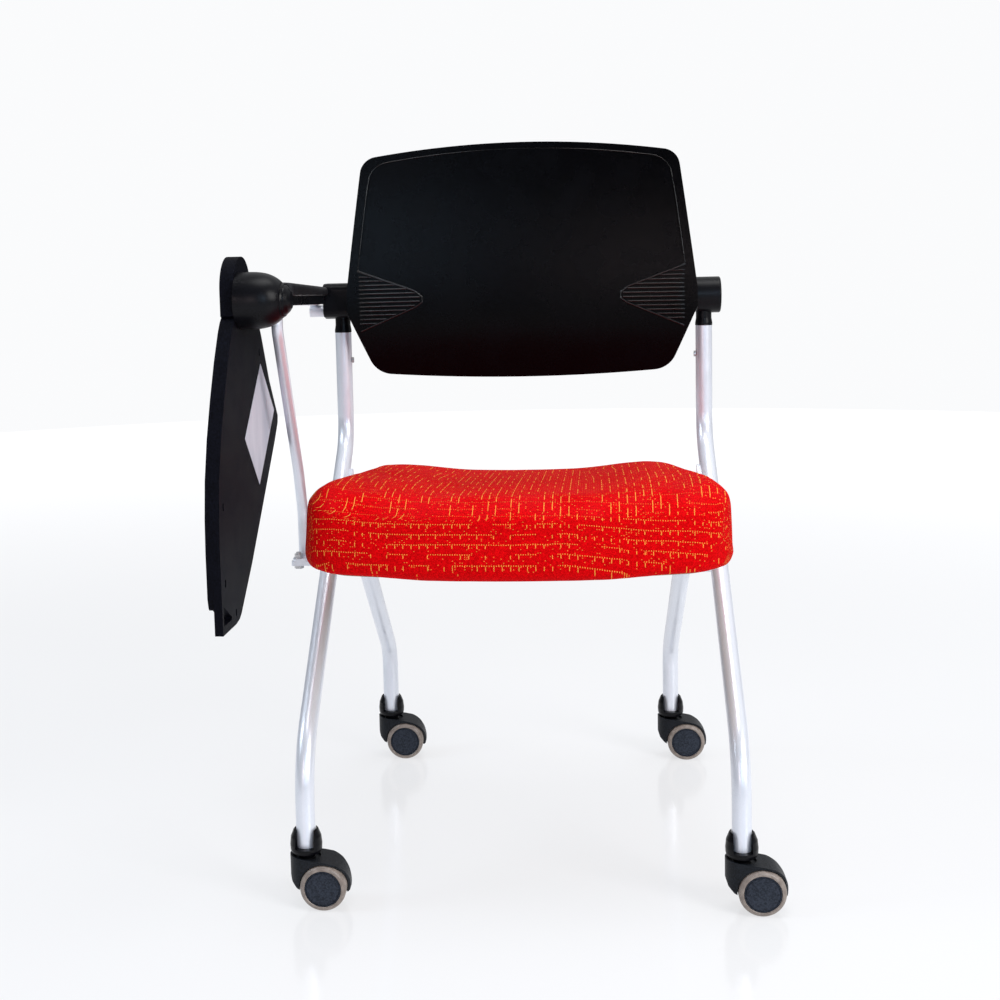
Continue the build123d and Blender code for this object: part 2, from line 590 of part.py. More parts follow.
for tag, cx, cy in CASTERS:
    axis = Axis((cx, cy, 0), (0, 0, 1))
    side_plane = Plane(origin=(cx, cy, 0), x_dir=(1, 0, 0), z_dir=(0, -1, 0))

    # socket pressed into the leg: crown with two petals round the tube
    with BuildPart() as leg_socket:
        with BuildSketch(side_plane):
            Polygon((STEM_R + RUN_FIT, 55), (8.5, 55), (8.5, 59), (13.5, 59), (15.4, 60.6), (16.4, 63.5),
                    (16.7, 69), (15.8, 77), (13.0, 84), (11.8, 85.2), (TUBE_R + 0.1, 82),
                    (TUBE_R + 0.1, LEG_FOOT_Z),
                    (TUBE_R - TUBE_WALL, LEG_FOOT_Z), (TUBE_R - TUBE_WALL, 103), (0, 103), (0, 99),
                    (STEM_R + RUN_FIT, 99), align=None)
        revolve(axis=axis)
        with BuildSketch(Plane.XY.offset(LEG_FOOT_Z)):
            with Locations((cx, cy)):
                Rectangle(2 * TUBE_R - 0.6, 50)
                Circle(TUBE_R, mode=Mode.SUBTRACT)
        extrude(amount=40, mode=Mode.SUBTRACT)
    save(leg_socket.part, f"leg_socket_{tag}")

    with BuildPart() as hood:
        with BuildSketch(side_plane):
            with BuildLine():
                Polyline((CUP_R, RIM_FRONT), (-CUP_R, RIM_BACK), (-CUP_R, 38), (-14.5, 31), (-9, 25.5),
                         (8, 18.5), (14, 17), (25, 17), (31, 19), (TIP[0] - 2, WHEEL_Z - 7), TIP)
                ThreePointArc(TIP, ARC_MID, ARC_END)
                Line(ARC_END, (CUP_R, RIM_FRONT))
            make_face()
        extrude(amount=22, both=True)
        with BuildSketch(Plane.XY):
            with Locations((cx, cy)):
                Circle(CUP_R)
                Polygon((0, -CUP_R), (12, -18.5), (26, -18.5), (36, -15), (43, -9.5), (47.2, -3),
                        (47.2, 3), (43, 9.5), (36, 15), (26, 18.5), (12, 18.5), (0, CUP_R), align=None)
        extrude(amount=80, mode=Mode.INTERSECT)
        for sy in (-1, 1):
            start = (cx + TRAIL, cy + sy * (WHEEL_IN - 0.5), WHEEL_Z)
            add(rod(start, (cx + TRAIL, cy + sy * 30, WHEEL_Z), POCKET_R), mode=Mode.SUBTRACT)
        add(rod((cx, cy, CUP_Z), (cx, cy, 80), CUP_R - 2.2), mode=Mode.SUBTRACT)
        add(rod((cx, cy, 41), (cx, cy, 80), STEM_R), mode=Mode.SUBTRACT)
        axle_hole = rod((cx + TRAIL, cy - 30, WHEEL_Z), (cx + TRAIL, cy + 30, WHEEL_Z), AXLE_R)
        add(axle_hole, mode=Mode.SUBTRACT)
    save(hood.part, f"hood_{tag}")

    with BuildPart() as stem:
        for z0, z1, r in ((41, 98.5, STEM_R), (CUP_Z, CUP_Z + 1.7, 9.5)):
            add(rod((cx, cy, z0), (cx, cy, z1), r))
        chamfer(stem.faces().sort_by(Axis.Z)[-1].edges(), 1.0)
    save(stem.part, f"stem_{tag}")

    with BuildPart() as axle:
        add(rod((cx + TRAIL, cy - 16.5, WHEEL_Z), (cx + TRAIL, cy + 16.5, WHEEL_Z), AXLE_R))
    save(axle.part, f"axle_{tag}")

    for end, sy in (("a", -1), ("b", 1)):
        wheel_plane = Plane(origin=(cx + TRAIL, cy, WHEEL_Z), x_dir=(0, sy, 0), z_dir=(sy, 0, 0))
        wheel_axis = Axis((cx + TRAIL, cy, WHEEL_Z), (0, 1, 0))
        # hub disc with a shallow ring groove on its outer face
        with BuildPart() as wheel_core:
            with BuildSketch(wheel_plane):
                Polygon((WHEEL_IN, AXLE_R + RUN_FIT), (WHEEL_IN, HUB_DISC_R), (WHEEL_OUT - 1.2, HUB_DISC_R),
                        (WHEEL_OUT - 0.6, HUB_DISC_R - 0.6), (WHEEL_OUT - 0.6, HUB_DISC_R - 1.4),
                        (WHEEL_OUT - 1.2, HUB_DISC_R - 1.7), (WHEEL_OUT - 0.4, HUB_DISC_R - 2.2),
                        (WHEEL_OUT, 0), (17.2, 0), (17.2, AXLE_R + RUN_FIT), align=None)
            revolve(axis=wheel_axis)
        save(wheel_core.part, f"wheel_core_{tag}_{end}")

        with BuildPart() as tread:
            with BuildSketch(wheel_plane):
                with BuildLine():
                    Polyline((WHEEL_IN, HUB_DISC_R), (WHEEL_IN, WHEEL_R - 1), (WHEEL_IN + 1, WHEEL_R),
                             (WHEEL_OUT - 4.5, WHEEL_R))
                    ThreePointArc((WHEEL_OUT - 4.5, WHEEL_R), (WHEEL_OUT - 1.1, WHEEL_R - 1.7),
                                  (WHEEL_OUT, HUB_DISC_R + 0.6))
                    Polyline((WHEEL_OUT, HUB_DISC_R + 0.6), (WHEEL_OUT - 0.6, HUB_DISC_R), (WHEEL_IN, HUB_DISC_R))
                make_face()
            revolve(axis=wheel_axis)
        save(tread.part, f"tread_{tag}_{end}")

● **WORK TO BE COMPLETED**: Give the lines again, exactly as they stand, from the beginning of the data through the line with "z_dir=(0, -1, 0))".

● **COMPLETE ANSWER**:
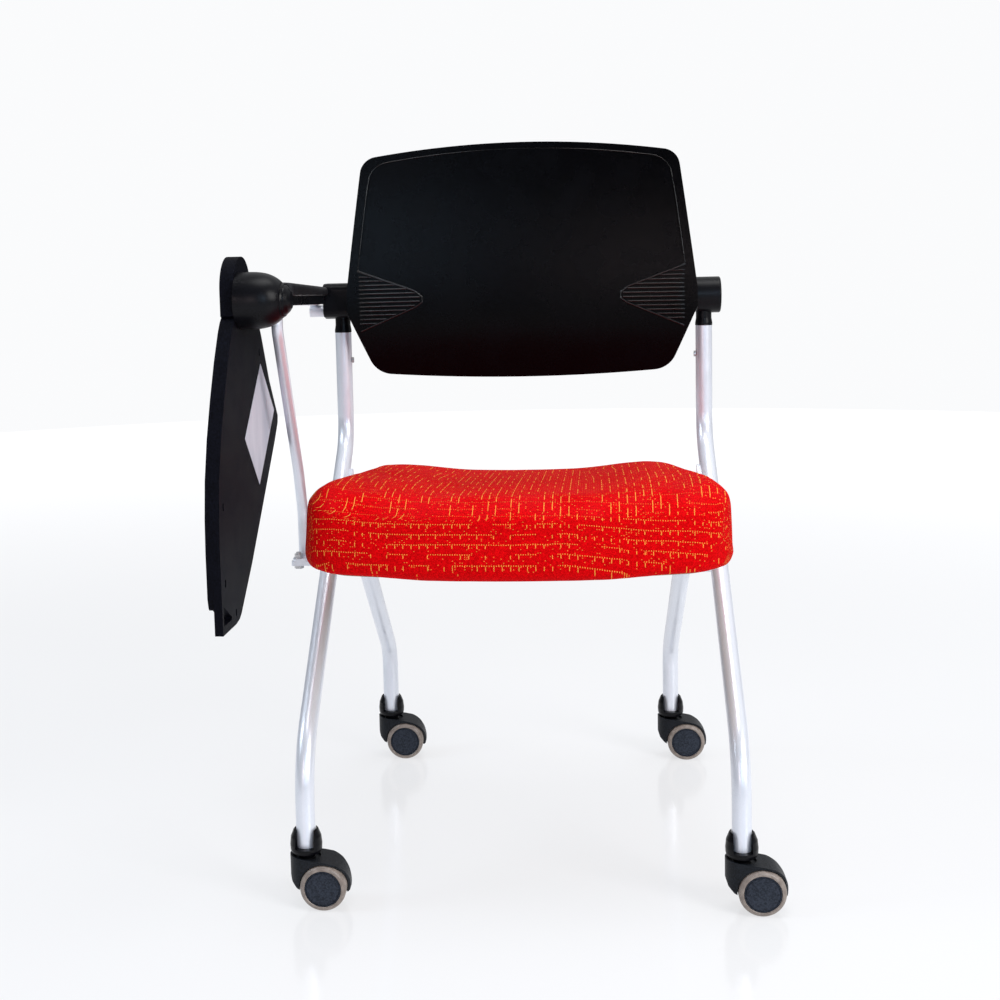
Continue the build123d and Blender code for this object: part 2, from line 590 of part.py. More parts follow.
for tag, cx, cy in CASTERS:
    axis = Axis((cx, cy, 0), (0, 0, 1))
    side_plane = Plane(origin=(cx, cy, 0), x_dir=(1, 0, 0), z_dir=(0, -1, 0))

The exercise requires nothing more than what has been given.